Vali Ahmet Çınar, Türk Hava Yolları ile Zonguldak Havalimanı’na uçuş seferleri yapılma konusunda görüşmelerde bulunduklarını da aktararak, şöyle devam etti.
“Türk Hava Yolları’nın temel endişesi mania teşkil eden dağın oluşturduğu risk. Şunu diyor THY Genel Müdürü ve teknik ekip. Biz toplantılar yaptık, konuştuk. Almanlar uçabilir. Bilmem falan da uçabilir. Ama biz THY’yiz. Bizim standartlarımız yüksek. Yani biz risk standardımız yada en az riski göz önüne almak zorundayız. Biz herhangi bir firma değiliz. Burada uçmamadaki temel neden dağın oluşturduğu uçuşa mania konu olan yer. ILS cihazlarla ilgili olarak o çalışmalar başlamıştı.

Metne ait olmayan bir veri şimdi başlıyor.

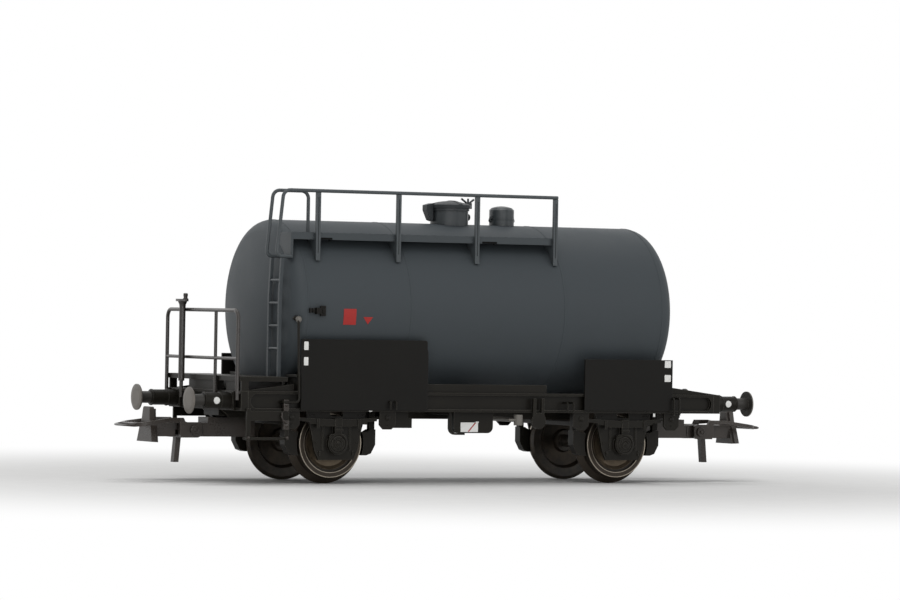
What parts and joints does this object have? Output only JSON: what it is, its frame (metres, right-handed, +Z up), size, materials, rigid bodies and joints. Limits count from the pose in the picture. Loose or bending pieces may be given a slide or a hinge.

Onlar bir yerleştirilsin. Tekrar deneme uçuşu falan yapalım. Bizim basına açıklamamızın sebebi olumluydu ama şimdi bunu böyle yapacağız diye açıklarsak şehirde ‘Hani yapacaktınız ne oldu’ diye söz verip yapmama durumu oluşmasın, mahcup olmayalım biraz söylenmedi. Ama herkesin niyeti uçmak. THY’nin niyeti de öyle. Bu sistem bir an önce oraya yerleştirilecekti ama İstanbul’daki yeni havaalanındaki işlerin yoğunluğundan dolayı bütün teknik ekipler herkes orada olduğu için buraya gelecek olan ekip bir türlü gelemedi. Bizim görüşmemizde ortaya çıkan durum şuydu. 2019’da biz oraya uçarız. Bir inşallah vardı ama niyet, kararlılık buydu.
Ondan bu yana değişen bir şey yok. O sistemler oluşacak. Kurulumu gerçekleşecek. THY’de buraya uçacak. Sabiha Gökçen olursa buraya gelen yolcu olmaz. Onu da konuştuk, onda da hem fikir olduk. İnşallah uçacaklar. Zaten Filyos’ta birkaç yatırım, kazma vurulduktan sonra herkes buraya uçmaya mecbur. Çünkü yolcu olacak, dolu geçecek. Doğrudan Atatürk Havalimanı’ndan burası. Zor olur ben de olsam Antalya’ya gidip buraya gelmek istemem, aktarmayı kimse istemez.”